Is this an elaborate joke that I'm missing, or has Nick got confused between Ms Cherie Booth QC (or for that matter Sir Denis Thatcher) and Camilla Parker Bowles?

6 Comments:

Blogger Benjamin said...

It's more evidence that Nick seems to be completely losing it these days.

Perhaps he needs a holiday?

Failing that he should at least take a couple of aspirin and lie down in a darkened room for a while.

3/30/2006 07:15:00 AM  
Blogger Marc Mulholland said...

My favourite blogger 'I have a life' special pleading was the stuff SIAW used to come up with.
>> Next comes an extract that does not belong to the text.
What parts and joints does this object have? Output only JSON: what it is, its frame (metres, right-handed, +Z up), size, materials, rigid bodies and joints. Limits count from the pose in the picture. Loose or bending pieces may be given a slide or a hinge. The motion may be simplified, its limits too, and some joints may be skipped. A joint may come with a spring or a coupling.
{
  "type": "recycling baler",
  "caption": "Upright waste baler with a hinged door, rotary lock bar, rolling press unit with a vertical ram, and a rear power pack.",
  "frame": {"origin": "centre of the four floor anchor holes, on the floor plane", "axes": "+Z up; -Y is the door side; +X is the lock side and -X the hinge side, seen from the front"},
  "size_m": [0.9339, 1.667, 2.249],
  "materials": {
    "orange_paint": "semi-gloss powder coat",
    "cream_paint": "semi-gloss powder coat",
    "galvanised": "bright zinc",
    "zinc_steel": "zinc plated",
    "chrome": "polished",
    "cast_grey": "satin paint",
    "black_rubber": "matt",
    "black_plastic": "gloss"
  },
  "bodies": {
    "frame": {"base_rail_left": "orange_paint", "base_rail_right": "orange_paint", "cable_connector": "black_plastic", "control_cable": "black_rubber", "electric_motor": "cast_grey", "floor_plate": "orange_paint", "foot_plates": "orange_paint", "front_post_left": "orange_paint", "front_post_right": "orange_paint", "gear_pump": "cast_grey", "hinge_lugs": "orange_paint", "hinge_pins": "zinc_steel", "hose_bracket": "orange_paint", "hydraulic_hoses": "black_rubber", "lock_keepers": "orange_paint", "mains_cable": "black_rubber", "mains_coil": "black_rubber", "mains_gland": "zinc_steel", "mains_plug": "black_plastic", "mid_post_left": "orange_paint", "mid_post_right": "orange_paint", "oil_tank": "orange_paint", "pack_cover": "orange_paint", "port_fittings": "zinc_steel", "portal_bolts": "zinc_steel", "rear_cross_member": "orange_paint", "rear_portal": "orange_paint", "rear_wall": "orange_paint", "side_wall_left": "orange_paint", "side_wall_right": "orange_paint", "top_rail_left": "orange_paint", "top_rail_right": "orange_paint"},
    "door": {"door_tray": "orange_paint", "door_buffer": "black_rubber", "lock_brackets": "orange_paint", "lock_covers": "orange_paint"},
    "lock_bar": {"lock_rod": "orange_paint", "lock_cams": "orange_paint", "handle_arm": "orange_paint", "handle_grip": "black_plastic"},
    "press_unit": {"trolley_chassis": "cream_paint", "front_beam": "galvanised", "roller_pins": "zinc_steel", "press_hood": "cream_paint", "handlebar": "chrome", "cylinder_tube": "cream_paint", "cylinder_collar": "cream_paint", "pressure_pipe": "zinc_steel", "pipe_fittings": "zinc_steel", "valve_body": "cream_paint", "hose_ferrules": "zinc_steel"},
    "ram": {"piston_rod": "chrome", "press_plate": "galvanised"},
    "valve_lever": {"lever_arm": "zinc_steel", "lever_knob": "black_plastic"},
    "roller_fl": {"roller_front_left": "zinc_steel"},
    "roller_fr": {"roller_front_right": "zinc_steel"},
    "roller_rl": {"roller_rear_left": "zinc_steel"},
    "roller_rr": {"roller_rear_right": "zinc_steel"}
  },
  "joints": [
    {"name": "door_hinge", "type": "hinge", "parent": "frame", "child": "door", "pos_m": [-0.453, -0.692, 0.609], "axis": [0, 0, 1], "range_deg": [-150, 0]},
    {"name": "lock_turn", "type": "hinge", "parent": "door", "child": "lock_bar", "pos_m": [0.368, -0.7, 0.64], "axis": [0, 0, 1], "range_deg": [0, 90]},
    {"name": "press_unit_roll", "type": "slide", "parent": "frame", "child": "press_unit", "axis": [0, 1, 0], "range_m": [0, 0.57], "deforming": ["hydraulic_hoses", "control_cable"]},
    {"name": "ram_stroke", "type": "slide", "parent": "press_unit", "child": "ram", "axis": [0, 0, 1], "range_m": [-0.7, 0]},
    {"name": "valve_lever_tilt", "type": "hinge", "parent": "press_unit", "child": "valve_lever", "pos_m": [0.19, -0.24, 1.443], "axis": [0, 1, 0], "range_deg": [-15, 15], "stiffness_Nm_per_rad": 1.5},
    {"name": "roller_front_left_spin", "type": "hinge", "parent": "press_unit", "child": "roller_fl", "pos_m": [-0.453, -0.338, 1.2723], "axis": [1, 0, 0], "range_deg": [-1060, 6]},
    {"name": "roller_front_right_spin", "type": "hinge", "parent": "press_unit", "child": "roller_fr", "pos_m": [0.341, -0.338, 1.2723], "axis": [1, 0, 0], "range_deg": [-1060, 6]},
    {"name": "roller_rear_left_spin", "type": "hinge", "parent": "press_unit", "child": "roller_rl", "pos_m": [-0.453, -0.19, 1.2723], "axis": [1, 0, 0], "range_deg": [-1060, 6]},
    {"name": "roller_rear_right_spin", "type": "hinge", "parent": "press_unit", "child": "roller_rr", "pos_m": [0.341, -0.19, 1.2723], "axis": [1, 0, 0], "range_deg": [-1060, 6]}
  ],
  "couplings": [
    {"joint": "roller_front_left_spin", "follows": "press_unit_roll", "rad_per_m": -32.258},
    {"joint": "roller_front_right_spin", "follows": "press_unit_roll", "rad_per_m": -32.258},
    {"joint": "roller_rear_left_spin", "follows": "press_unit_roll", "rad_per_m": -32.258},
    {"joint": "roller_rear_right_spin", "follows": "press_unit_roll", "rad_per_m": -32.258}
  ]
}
Along the lines of '[acres of blood-vessel-popping screed] ... but we'll leave you to your toy-town islamofascist adolescent ranting: Star Trek is on the telly.'

I've got two bloody articles to finish today, so this is life avoidance; quite a different thing.

3/30/2006 10:21:00 AM  
Anonymous Backword Dave said...

I'll have to see the full version of the Cherie Blair piece, but I suspect that some misdirection is occurring.

"We're" not a "mature country" (what is that? are there any examples?). The problem with Cherie Booth seems to me to be that she went on a very lucrative lecture tour on the back of her husband's state visits, and she co-authored a book on PM's partners, which looked to a lot of people like cashing in on her role. Denis Thatcher was accepted, but he was better advised than Cherie. He was only photographed in an old estate car (when he met Margaret, he drove some flash sports model, which he called a "tart trap" IIRC), and he put effort into seeming the stereotypical Tory old duffer, which the media generally bought, despite there being quite a bit of evidence that he was dynamic and intelligent. If Cherie's career advancement is over, she really only has well-publicised errors of judgement (like everything involving Carole Caplin) to blame.
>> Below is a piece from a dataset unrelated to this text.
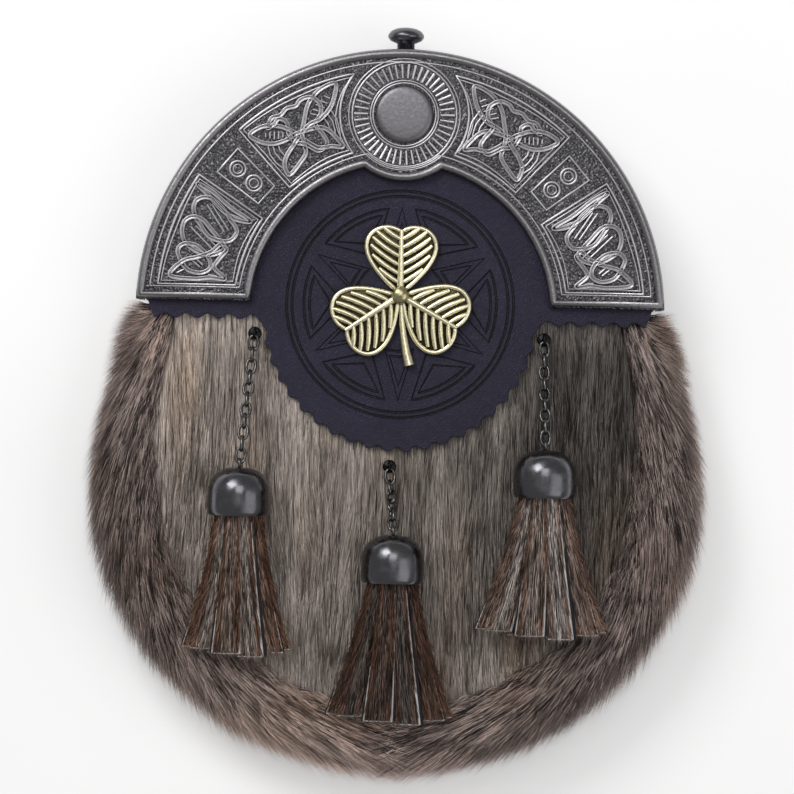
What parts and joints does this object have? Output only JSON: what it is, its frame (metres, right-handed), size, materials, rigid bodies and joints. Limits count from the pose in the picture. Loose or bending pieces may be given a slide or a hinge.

"She was a brilliant lawyer who might have gone to the House of Lords." ranks alongside, say, "Enoch Powell was a brilliant politician who might have become Prime Minister." There are lots of ways to commit career suicide.

Surely a more interesting problem for a man of Nick's beliefs is Ms Booth's role in the Begum case. Or has he forgotten that already?

3/30/2006 12:00:00 PM  
Anonymous bruschettaboy said...

I strongly suspect he hasn't put two and two together wrt the Begum case, or he'd have realised that "She was a brilliant lawyer who might have gone to the House of Lords." in context is more like "Eddie Murphy was an excellent comedian who could have made it in Hollywood". The lecture tours and such are pin-money for Cherie; her day to day business is fighting, and winning, big-ticket employment discrimination lawsuits.

3/30/2006 12:23:00 PM  
Blogger Captain Cabernet said...

FWIW Mrs Cabernet (a lawyer) has attended a number of courses given by Cherie B and has returned raving about how brilliant she it. I can tell you that not many meet with her approval.

3/30/2006 12:51:00 PM  
Anonymous Backword Dave said...

Oh, fuck me. How can Nick say "Tony Blair is far more likely to take notice of Cherie than the Cabinet." And a mere four sentences later "She gets all the insults that come with living in 10 Downing Street but none of the power." As Aaro would say, you can't have both.
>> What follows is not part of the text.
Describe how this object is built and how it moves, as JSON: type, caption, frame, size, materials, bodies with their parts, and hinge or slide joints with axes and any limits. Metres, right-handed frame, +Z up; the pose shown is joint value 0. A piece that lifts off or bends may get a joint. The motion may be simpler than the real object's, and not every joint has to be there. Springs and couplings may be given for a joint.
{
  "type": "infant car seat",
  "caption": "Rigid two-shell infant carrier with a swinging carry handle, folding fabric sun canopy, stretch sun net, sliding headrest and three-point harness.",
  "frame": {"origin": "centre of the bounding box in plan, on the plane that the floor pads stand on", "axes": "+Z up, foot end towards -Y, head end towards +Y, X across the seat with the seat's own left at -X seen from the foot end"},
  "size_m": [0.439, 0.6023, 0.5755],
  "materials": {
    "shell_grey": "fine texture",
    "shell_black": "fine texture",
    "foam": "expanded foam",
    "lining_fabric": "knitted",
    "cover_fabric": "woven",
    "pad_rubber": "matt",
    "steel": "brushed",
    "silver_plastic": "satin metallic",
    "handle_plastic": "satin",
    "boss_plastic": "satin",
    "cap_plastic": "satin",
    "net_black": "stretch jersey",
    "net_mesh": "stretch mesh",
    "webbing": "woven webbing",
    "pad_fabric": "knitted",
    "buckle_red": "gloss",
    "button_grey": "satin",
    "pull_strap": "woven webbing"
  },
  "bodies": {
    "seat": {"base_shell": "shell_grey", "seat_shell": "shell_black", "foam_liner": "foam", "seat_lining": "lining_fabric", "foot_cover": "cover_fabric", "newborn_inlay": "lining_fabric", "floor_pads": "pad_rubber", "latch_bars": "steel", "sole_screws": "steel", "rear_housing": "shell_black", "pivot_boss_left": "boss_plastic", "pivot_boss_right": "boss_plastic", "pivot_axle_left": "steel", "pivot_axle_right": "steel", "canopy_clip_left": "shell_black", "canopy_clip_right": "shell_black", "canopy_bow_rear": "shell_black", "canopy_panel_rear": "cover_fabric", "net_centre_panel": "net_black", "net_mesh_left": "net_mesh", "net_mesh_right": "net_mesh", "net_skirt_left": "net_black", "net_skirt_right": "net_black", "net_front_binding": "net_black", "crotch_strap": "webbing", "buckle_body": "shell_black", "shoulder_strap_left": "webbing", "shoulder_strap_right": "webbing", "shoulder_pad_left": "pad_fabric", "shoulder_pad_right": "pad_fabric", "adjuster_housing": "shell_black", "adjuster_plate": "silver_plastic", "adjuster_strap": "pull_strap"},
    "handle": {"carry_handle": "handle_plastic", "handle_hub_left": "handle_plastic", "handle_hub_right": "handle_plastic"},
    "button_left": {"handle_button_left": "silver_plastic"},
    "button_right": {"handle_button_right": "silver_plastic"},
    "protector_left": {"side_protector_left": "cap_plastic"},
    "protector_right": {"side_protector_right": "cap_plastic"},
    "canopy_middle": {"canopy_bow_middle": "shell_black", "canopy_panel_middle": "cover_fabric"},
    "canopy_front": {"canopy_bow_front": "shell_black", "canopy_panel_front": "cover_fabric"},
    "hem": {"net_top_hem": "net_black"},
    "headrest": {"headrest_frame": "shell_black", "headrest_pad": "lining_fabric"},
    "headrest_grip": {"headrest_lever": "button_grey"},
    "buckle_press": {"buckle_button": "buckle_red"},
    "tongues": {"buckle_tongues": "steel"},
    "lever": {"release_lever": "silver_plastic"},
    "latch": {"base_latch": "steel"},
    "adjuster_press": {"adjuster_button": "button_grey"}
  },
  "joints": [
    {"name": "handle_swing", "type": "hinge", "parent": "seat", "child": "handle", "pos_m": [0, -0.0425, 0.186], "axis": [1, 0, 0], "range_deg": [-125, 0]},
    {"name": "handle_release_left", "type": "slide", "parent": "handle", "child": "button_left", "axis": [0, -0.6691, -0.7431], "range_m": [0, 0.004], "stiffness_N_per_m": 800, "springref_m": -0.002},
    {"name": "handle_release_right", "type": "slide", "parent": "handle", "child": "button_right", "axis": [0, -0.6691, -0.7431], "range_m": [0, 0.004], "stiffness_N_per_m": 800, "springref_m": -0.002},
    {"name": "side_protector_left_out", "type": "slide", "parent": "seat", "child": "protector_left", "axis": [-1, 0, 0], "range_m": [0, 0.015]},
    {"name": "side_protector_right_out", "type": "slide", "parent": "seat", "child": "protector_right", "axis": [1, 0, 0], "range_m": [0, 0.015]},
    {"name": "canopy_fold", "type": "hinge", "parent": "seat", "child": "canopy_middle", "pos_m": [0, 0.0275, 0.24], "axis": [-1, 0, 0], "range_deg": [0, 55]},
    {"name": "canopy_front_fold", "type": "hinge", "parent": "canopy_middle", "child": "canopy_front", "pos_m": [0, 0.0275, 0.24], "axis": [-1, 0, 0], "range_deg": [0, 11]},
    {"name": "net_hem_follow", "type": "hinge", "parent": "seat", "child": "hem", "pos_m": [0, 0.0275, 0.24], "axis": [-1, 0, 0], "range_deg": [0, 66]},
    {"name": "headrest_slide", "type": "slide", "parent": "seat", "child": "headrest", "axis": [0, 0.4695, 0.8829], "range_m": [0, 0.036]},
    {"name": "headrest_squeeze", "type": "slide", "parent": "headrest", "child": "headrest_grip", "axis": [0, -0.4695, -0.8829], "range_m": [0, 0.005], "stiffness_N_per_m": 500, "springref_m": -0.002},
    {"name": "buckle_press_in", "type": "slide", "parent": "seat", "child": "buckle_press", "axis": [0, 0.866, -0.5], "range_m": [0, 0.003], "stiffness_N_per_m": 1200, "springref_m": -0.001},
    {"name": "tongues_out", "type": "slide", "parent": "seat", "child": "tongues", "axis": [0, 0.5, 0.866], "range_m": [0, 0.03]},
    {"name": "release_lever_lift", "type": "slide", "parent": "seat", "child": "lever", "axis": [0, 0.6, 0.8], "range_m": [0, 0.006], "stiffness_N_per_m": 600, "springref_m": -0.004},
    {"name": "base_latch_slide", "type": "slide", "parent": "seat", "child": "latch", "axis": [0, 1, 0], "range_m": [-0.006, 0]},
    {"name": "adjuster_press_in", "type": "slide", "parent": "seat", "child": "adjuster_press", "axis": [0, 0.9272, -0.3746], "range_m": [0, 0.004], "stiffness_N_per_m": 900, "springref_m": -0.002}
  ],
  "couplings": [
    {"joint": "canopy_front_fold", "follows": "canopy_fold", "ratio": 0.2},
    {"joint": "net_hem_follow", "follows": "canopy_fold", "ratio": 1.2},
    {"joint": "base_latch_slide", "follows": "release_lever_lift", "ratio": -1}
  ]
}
Sigh, I still agree with NC over Tessa Jowell, loans for peerages and so on, but if he wants the advice of this busybody with nothing better to do, he should lose all speculative sentences. When he says, "Tony Blair is far more likely ..." he means that he doesn't actually know, and he's applying the what-I-would-do-if-I-were-TB rule. He wouldn'd try it with Harold Shipman or Charles Taylor, and he's clearly NOT Tony Blair, so why does he think it would work?

As a matter of fact, Cherie has been critical of some of NuLab's policies, IIRC. Tony hasn't listened to her.